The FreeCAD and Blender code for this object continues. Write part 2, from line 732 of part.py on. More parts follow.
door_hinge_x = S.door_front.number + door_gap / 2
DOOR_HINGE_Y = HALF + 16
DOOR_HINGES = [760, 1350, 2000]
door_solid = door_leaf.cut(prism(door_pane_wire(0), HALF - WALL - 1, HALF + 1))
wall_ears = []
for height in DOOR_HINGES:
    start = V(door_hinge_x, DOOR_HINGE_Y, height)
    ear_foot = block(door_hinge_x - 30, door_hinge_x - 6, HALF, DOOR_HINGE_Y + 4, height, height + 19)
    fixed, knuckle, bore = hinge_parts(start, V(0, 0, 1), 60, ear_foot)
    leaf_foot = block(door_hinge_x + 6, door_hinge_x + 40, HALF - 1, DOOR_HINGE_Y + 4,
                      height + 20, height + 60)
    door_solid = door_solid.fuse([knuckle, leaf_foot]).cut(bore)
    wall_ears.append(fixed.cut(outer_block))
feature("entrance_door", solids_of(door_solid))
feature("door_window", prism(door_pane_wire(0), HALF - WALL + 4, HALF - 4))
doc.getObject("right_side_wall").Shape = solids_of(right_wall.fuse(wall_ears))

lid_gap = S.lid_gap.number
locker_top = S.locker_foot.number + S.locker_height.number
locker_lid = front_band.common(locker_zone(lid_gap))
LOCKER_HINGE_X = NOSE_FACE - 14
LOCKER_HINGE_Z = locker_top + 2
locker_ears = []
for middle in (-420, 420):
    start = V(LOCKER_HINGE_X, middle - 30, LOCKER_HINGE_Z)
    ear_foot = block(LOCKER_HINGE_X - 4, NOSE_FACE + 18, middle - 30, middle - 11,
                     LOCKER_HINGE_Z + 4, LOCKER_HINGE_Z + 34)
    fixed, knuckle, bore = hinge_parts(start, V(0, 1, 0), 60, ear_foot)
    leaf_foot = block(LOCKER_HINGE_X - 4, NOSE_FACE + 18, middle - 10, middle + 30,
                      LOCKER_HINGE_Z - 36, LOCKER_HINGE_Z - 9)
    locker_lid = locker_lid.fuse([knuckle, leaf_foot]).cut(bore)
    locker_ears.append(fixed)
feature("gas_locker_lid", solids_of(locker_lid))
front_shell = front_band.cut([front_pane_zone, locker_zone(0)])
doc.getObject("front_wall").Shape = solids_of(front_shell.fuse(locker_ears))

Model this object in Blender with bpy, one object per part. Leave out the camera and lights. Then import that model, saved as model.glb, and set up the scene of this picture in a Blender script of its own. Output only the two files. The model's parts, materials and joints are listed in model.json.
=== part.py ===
───
● **Instructions to follow**
Nothing in the data may differ; print all of it exactly as written.

● **Result of this exercise**
The FreeCAD and Blender code for this object continues. Write part 2, from line 732 of part.py on. More parts follow.
door_hinge_x = S.door_front.number + door_gap / 2
DOOR_HINGE_Y = HALF + 16
DOOR_HINGES = [760, 1350, 2000]
door_solid = door_leaf.cut(prism(door_pane_wire(0), HALF - WALL - 1, HALF + 1))
wall_ears = []
for height in DOOR_HINGES:
    start = V(door_hinge_x, DOOR_HINGE_Y, height)
    ear_foot = block(door_hinge_x - 30, door_hinge_x - 6, HALF, DOOR_HINGE_Y + 4, height, height + 19)
    fixed, knuckle, bore = hinge_parts(start, V(0, 0, 1), 60, ear_foot)
    leaf_foot = block(door_hinge_x + 6, door_hinge_x + 40, HALF - 1, DOOR_HINGE_Y + 4,
                      height + 20, height + 60)
    door_solid = door_solid.fuse([knuckle, leaf_foot]).cut(bore)
    wall_ears.append(fixed.cut(outer_block))
feature("entrance_door", solids_of(door_solid))
feature("door_window", prism(door_pane_wire(0), HALF - WALL + 4, HALF - 4))
doc.getObject("right_side_wall").Shape = solids_of(right_wall.fuse(wall_ears))

lid_gap = S.lid_gap.number
locker_top = S.locker_foot.number + S.locker_height.number
locker_lid = front_band.common(locker_zone(lid_gap))
LOCKER_HINGE_X = NOSE_FACE - 14
LOCKER_HINGE_Z = locker_top + 2
locker_ears = []
for middle in (-420, 420):
    start = V(LOCKER_HINGE_X, middle - 30, LOCKER_HINGE_Z)
    ear_foot = block(LOCKER_HINGE_X - 4, NOSE_FACE + 18, middle - 30, middle - 11,
                     LOCKER_HINGE_Z + 4, LOCKER_HINGE_Z + 34)
    fixed, knuckle, bore = hinge_parts(start, V(0, 1, 0), 60, ear_foot)
    leaf_foot = block(LOCKER_HINGE_X - 4, NOSE_FACE + 18, middle - 10, middle + 30,
                      LOCKER_HINGE_Z - 36, LOCKER_HINGE_Z - 9)
    locker_lid = locker_lid.fuse([knuckle, leaf_foot]).cut(bore)
    locker_ears.append(fixed)
feature("gas_locker_lid", solids_of(locker_lid))
front_shell = front_band.cut([front_pane_zone, locker_zone(0)])
doc.getObject("front_wall").Shape = solids_of(front_shell.fuse(locker_ears))

Model this object in Blender with bpy, one object per part. Leave out the camera and lights. Then import that model, saved as model.glb, and set up the scene of this picture in a Blender script of its own. Output only the two files. The model's parts, materials and joints are listed in model.json.
=== part.py ===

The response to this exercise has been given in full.